▶ **Dataset rows**
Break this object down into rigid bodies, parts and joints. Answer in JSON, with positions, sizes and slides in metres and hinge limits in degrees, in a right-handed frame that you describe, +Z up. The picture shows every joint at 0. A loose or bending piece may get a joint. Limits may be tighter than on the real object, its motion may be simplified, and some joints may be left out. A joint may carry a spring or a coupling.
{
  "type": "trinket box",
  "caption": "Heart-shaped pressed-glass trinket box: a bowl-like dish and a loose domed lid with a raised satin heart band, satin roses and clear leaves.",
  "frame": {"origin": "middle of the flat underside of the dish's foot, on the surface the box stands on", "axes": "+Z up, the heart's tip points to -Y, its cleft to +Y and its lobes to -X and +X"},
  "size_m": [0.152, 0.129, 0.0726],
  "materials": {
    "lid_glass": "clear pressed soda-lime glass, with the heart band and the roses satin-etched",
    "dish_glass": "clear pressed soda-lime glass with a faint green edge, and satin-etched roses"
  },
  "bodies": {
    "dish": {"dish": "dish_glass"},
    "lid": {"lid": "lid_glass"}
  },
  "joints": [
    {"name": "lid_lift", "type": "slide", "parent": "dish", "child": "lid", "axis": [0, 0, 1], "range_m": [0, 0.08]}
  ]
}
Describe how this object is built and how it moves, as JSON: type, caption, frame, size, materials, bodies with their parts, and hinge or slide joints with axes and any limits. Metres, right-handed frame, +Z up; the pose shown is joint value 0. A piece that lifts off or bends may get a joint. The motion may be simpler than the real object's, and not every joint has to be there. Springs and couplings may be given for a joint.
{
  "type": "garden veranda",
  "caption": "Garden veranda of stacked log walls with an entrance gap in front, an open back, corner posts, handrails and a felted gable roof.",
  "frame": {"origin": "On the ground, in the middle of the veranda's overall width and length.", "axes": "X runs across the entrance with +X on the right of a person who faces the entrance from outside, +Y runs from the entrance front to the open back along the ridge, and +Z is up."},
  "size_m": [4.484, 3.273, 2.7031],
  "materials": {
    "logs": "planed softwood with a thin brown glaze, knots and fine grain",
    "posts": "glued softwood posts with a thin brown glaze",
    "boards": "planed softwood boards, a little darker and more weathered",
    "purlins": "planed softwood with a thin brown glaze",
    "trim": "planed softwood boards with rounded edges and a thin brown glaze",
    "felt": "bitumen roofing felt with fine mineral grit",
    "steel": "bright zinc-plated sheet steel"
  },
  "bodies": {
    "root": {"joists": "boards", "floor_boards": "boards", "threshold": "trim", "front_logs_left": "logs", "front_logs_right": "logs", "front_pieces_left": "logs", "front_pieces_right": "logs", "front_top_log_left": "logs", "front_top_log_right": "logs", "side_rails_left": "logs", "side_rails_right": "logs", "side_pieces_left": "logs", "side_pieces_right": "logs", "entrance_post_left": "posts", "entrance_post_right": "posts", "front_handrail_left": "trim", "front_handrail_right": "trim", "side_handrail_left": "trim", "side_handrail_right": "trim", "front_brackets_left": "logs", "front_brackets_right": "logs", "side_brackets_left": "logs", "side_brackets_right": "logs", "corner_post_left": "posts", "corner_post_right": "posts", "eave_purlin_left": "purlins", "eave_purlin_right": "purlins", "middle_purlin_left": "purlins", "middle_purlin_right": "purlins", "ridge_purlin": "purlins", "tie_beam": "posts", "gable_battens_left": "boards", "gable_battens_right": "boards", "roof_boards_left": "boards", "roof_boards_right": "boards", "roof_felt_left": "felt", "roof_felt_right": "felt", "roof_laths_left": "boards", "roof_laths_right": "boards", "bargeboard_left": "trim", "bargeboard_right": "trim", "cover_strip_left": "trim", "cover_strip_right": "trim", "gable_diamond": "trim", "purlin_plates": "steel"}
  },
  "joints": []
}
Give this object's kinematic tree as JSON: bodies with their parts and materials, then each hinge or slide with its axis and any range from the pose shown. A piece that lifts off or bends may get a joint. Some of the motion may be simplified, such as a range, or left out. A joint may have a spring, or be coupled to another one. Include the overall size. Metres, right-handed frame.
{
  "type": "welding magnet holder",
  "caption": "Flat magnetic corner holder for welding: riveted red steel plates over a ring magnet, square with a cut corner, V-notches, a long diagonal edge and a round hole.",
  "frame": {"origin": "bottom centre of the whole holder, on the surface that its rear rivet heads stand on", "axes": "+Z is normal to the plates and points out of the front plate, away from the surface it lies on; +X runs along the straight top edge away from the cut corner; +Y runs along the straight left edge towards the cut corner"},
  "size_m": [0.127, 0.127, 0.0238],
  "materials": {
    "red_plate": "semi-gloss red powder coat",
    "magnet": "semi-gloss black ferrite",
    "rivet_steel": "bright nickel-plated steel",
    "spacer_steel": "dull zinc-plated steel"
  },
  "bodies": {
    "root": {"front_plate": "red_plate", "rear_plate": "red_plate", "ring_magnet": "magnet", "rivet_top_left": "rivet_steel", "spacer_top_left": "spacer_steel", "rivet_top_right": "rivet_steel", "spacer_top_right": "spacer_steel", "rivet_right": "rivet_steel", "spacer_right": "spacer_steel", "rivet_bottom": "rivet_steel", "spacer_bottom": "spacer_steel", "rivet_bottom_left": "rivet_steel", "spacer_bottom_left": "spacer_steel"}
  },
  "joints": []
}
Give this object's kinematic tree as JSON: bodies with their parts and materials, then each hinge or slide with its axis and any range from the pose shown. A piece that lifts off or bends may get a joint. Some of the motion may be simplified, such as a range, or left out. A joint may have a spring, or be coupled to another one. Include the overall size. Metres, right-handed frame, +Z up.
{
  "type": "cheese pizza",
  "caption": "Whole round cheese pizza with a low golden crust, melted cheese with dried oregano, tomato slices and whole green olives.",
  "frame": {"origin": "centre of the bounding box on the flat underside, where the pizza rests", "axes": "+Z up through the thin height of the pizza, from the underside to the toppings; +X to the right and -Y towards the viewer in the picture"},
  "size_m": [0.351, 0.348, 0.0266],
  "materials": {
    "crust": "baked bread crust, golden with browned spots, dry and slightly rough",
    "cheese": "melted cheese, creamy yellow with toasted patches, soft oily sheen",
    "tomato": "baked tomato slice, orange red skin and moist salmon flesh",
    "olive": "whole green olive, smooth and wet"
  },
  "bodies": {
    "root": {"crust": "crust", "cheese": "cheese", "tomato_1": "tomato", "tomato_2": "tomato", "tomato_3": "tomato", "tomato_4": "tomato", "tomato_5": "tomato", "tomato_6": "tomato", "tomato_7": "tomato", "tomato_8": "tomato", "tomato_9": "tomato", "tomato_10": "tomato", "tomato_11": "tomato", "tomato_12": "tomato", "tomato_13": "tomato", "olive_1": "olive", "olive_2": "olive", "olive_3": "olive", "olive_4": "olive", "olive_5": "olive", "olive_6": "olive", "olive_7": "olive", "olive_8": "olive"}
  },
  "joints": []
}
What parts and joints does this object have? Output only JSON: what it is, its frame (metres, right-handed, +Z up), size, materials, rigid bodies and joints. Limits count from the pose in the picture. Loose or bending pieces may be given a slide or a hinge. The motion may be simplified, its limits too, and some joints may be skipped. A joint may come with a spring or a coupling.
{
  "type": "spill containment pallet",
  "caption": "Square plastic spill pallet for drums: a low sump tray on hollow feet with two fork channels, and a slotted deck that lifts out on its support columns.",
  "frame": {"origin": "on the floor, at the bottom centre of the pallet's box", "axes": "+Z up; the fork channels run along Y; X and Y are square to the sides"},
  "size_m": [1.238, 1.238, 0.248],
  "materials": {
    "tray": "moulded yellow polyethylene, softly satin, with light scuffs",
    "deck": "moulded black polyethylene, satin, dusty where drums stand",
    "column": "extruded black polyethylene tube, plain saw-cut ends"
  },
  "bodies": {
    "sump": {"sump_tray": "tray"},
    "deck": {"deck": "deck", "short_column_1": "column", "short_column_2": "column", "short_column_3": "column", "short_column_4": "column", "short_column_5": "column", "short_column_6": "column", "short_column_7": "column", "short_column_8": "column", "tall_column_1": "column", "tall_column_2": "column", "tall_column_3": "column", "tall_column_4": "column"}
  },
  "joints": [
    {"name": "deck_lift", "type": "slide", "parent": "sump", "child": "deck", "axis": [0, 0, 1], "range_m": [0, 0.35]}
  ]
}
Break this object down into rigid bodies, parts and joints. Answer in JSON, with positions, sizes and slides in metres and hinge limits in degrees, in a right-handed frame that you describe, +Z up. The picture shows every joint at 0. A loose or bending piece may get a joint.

▶ **What to produce**
Reproduce exactly the line containing "What parts and" and every line after it through the end of the records above, and nothing else.

▶ **Complete output**
What parts and joints does this object have? Output only JSON: what it is, its frame (metres, right-handed, +Z up), size, materials, rigid bodies and joints. Limits count from the pose in the picture. Loose or bending pieces may be given a slide or a hinge. The motion may be simplified, its limits too, and some joints may be skipped. A joint may come with a spring or a coupling.
{
  "type": "spill containment pallet",
  "caption": "Square plastic spill pallet for drums: a low sump tray on hollow feet with two fork channels, and a slotted deck that lifts out on its support columns.",
  "frame": {"origin": "on the floor, at the bottom centre of the pallet's box", "axes": "+Z up; the fork channels run along Y; X and Y are square to the sides"},
  "size_m": [1.238, 1.238, 0.248],
  "materials": {
    "tray": "moulded yellow polyethylene, softly satin, with light scuffs",
    "deck": "moulded black polyethylene, satin, dusty where drums stand",
    "column": "extruded black polyethylene tube, plain saw-cut ends"
  },
  "bodies": {
    "sump": {"sump_tray": "tray"},
    "deck": {"deck": "deck", "short_column_1": "column", "short_column_2": "column", "short_column_3": "column", "short_column_4": "column", "short_column_5": "column", "short_column_6": "column", "short_column_7": "column", "short_column_8": "column", "tall_column_1": "column", "tall_column_2": "column", "tall_column_3": "column", "tall_column_4": "column"}
  },
  "joints": [
    {"name": "deck_lift", "type": "slide", "parent": "sump", "child": "deck", "axis": [0, 0, 1], "range_m": [0, 0.35]}
  ]
}
Break this object down into rigid bodies, parts and joints. Answer in JSON, with positions, sizes and slides in metres and hinge limits in degrees, in a right-handed frame that you describe, +Z up. The picture shows every joint at 0. A loose or bending piece may get a joint.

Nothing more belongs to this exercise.